Product | Price | Category |
---|---|---|
Brie | £ 2.00 | Dairy |
Chablis | £ 5.00 | Wine |
Of course not all data fits nicely with this kind of very flat structure.
For example multiple values. We could do something like
Product | Price | Tags |
---|---|---|
Brie | £ 2.00 | Dairy,Cheese,Food |
Chablis | £ 5.00 | Wine,Alcohol,Drink |
but it might be nicer for the customer to organize like this instead:
Product | Price | Tags |
---|---|---|
Brie | £ 2.00 | Dairy |
Cheese | ||
Food | ||
Chablis | £ 5.00 | Wine |
Alcohol | ||
Drink |
The problem is that we can’t really parse the table row by row, simply.
We have to remember where the definition started, and finalise when the
item has been completely defined (which will happen when the next item
starts).
I started prototyping this in Perl, and ended up with some typical imperative
code like this:
my (@products, $product);
for my $r ( @rows ) {
my $row = get_row_data($r);
if ($row->has_product) {
push @products, $product if $product;
$product = Product->new(
product => $row->product,
price => $row->price
);
} else {
die "No product" unless $product;
}
$product->add_tag($row->tag);
}
push @products, $product;
This is quite yucky. See how I’m repeating the push @products line:
first time when seeing a new product, and second when we’ve exited the loop.
Then we have the multiple assignments to $product and so on.
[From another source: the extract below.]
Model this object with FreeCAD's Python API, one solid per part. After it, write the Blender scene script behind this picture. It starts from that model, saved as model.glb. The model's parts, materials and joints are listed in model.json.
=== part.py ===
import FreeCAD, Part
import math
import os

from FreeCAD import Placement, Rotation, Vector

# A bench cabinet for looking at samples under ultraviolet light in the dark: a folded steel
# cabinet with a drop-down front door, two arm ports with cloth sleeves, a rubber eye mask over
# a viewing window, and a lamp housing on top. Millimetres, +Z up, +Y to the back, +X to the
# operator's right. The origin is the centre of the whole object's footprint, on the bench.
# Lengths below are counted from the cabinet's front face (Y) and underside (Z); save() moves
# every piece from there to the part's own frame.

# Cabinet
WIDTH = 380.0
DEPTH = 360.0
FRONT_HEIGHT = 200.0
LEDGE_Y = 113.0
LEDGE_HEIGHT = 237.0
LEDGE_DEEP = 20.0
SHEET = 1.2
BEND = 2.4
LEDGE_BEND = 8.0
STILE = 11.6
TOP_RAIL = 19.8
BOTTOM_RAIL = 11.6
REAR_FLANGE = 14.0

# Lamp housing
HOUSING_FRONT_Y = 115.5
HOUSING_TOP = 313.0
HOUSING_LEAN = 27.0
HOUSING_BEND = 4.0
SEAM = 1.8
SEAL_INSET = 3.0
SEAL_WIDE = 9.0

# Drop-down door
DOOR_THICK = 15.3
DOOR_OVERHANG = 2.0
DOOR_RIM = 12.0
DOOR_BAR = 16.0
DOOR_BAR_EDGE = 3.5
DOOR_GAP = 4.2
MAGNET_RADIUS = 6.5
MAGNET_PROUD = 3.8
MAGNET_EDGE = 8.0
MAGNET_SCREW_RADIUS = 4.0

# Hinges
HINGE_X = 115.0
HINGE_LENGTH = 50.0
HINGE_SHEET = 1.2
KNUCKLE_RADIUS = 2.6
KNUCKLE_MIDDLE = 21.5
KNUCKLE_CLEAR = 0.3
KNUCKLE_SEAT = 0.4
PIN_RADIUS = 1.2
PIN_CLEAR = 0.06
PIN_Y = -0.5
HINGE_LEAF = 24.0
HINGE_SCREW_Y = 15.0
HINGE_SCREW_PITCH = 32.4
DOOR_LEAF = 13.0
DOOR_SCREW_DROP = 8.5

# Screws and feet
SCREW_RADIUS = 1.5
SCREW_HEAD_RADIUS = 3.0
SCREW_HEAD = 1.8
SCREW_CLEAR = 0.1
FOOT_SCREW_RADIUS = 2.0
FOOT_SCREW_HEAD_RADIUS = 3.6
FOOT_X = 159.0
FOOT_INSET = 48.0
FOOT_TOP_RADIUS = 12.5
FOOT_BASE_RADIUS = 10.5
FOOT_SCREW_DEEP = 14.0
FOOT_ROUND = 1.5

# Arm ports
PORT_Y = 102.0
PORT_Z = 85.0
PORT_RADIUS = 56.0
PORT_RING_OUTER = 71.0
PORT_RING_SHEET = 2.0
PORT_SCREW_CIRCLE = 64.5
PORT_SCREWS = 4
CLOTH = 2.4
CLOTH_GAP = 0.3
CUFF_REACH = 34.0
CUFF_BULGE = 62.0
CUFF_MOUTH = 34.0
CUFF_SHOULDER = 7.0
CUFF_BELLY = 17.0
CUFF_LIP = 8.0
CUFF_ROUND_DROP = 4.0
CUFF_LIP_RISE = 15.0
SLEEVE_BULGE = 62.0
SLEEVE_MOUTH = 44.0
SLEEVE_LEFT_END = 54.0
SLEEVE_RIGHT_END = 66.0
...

All of which seems to work OK, but I really dislike this logic, and am beginning
to think it’s a perfect example of an imperative antipattern. So, let’s see if
we can do it more elegantly. Thinking about how I’d do it functionally, in
Haskell, I’d use groupBy on each row, connecting the rows up until the
next row has a non-blank product.
So let’s try that in Perl! We’d want something like:
my @items = groupBy sub {
my (undef, $next_row) = @_;
! $next_row->has_product
},
map get_row_data->($_),
@rows;
my @products = map {
my $row_1 = $_->[0];
Product->new(
product => $row_1->product,
price => $row_1->price,
tags => [ map $_->tag, @$_ ],
);
}
@items;
That has less repetition, and less accidental complexity. First we group
the lines. Then we turn the groups of related rows into new objects. Job
done.
The groupBy function is interesting: notice how the callback to it
takes 2 arguments ($this_item, $next_item), though as we don’t care
about the current row, only the next one, we’re just doing (undef,
$next_row).
groupBy is also problematic though, in that it doesn’t exist in any of
the normal places I’d have expected (List::Util, List::MoreUtils etc.). So
let’s create it. The ideal way might be to translate Haskell’s definition from
the Prelude, but given that Perlish lists don’t have lazy semantics, and we
then have to implement span etc., let’s just write a noddy imperative
version for now:
sub groupBy {
my ($fn, @elems) = @_;
my @groups;
my $a = shift @elems;
my $b;
my @group = ($a);
while ($b = shift @elems) {
if ($fn->($a, $b)) {
push @group, $b;
} else {
push @groups, [@group];
@group = ($b);
}
$a = $b;
}
push @groups, [@group];
return @groups;
}
This of course has much of the unpleasantness I was complaining about before,
but at least it’s encapsulated, and allows us to use groupBy neatly.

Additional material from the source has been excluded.